In doing that, the company aims to use its schools to set the tone of its projects. “We like to have a school opening when the first houses are built, which is extremely unusual,” Hugill says. “There are some challenges around that because it means in the first instance, the schools are not fully occupied. But the problem with the reverse, which is what most housebuilders would try and do – push things to the back and make a contribution as late as they can – is that doesn’t help define the place.”

In Houlton, the new secondary school is being built around Rugby Radio Station’s Grade II listed building, from where the first transatlantic phone call was made to Houlton in Maine in 1927 (Hugill struggles to think of another place in the UK named after a town in the US). The radio station’s transmission hall is being turned into a new art space and drama studio, and the school’s house teams will be named after famous individuals in the communications industry.

Morgan Sindall started construction just days before the UK’s first Covid-19 lockdown last March but the building is still set to be delivered on time for the next academic year, with 1,200 secondary school places as well as a sixth form.

The school – developed as a joint venture between Urban&Civic, Aviva Investors, Warwickshire County Council and the Department for Education and run by the Transforming Lives Educational Trust – is the second of four planned for 6,200-home Houlton.

“We’re not just a moment in time – build and leave an amazing school,” Thomas says. “We’re in these areas for the next 10 to 15 years… You could move to Houlton and educate your child from birth through to waving them off to university or into work, because we’ve got a nursery, primary school and secondary school with a sixth form within a mile of your front door.”

For Rebecca Britton, also in the company’s communities and partnerships team, the question driving Urban&Civic’s work is “how can we use the development for the wider communities to think about aspiration, engagement, opportunities of development coming forward?” The company’s schools build on that, she adds.

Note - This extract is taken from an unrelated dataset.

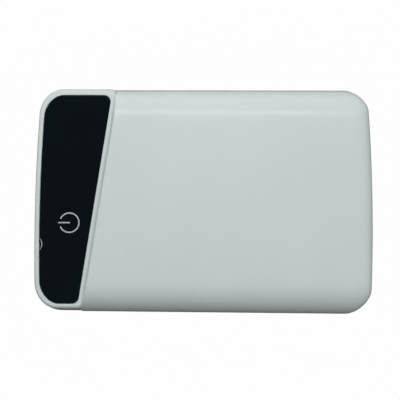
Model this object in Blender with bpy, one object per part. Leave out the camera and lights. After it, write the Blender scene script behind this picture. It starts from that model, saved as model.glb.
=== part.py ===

“When we have the school on the ground, that gets a big boost because you then start to think about how you apply that to the kids that you’ve got as residents, as well as those in the neighbouring communities.”

Making a beeline

The goal is to create what Britton calls “active citizens”, and to encourage that from as early as the company can.

“We design green spaces so people can lead healthy lives. We design cycle ways so that people can get out of cars. Kids are so responsive to that stuff and they love it,” Britton says.

“When we start to explore with the teachers how our ecologies are designed with beelines, how we’ve got particular ecology habitats, it makes the curriculum incredibly real. Rather than learning about these things in concept, [pupils] have the opportunity to safely walk out of the school and explore the plants and species around there.”

And the ability to introduce students to the Urban&Civic business itself, not to mention its partners – the company has invited architecture firms to give presentations to students on their work – could just help to inspire the next generation of real estate developers.

“We know that if children are exposed to businesses around them, their aspiration rises and they are more likely to get a good route into employment,” Britton says. “That’s really important if we want to create young, active, vibrant citizens of the future, which will then only serve our developments better because we’ve got those active citizens within them. It’s a mutually beneficial circle that we’re very happy to do heavy lifting and start to create.”

Events of the past year have driven wide-ranging debates over the future designs and uses of our homes and workplaces. Will the pandemic also shift how schools are viewed? “To the extent that the schools are seen as bastions of the community and community is more important, I think there’s a reinforcement of that,” says Hugill.

And that significance goes far beyond the company’s dedication to building an impressive building. For the chief executive, schools are more than the bricks and mortar: “They’re a collection of children’s futures,” he says. Now that’s planning for the long term.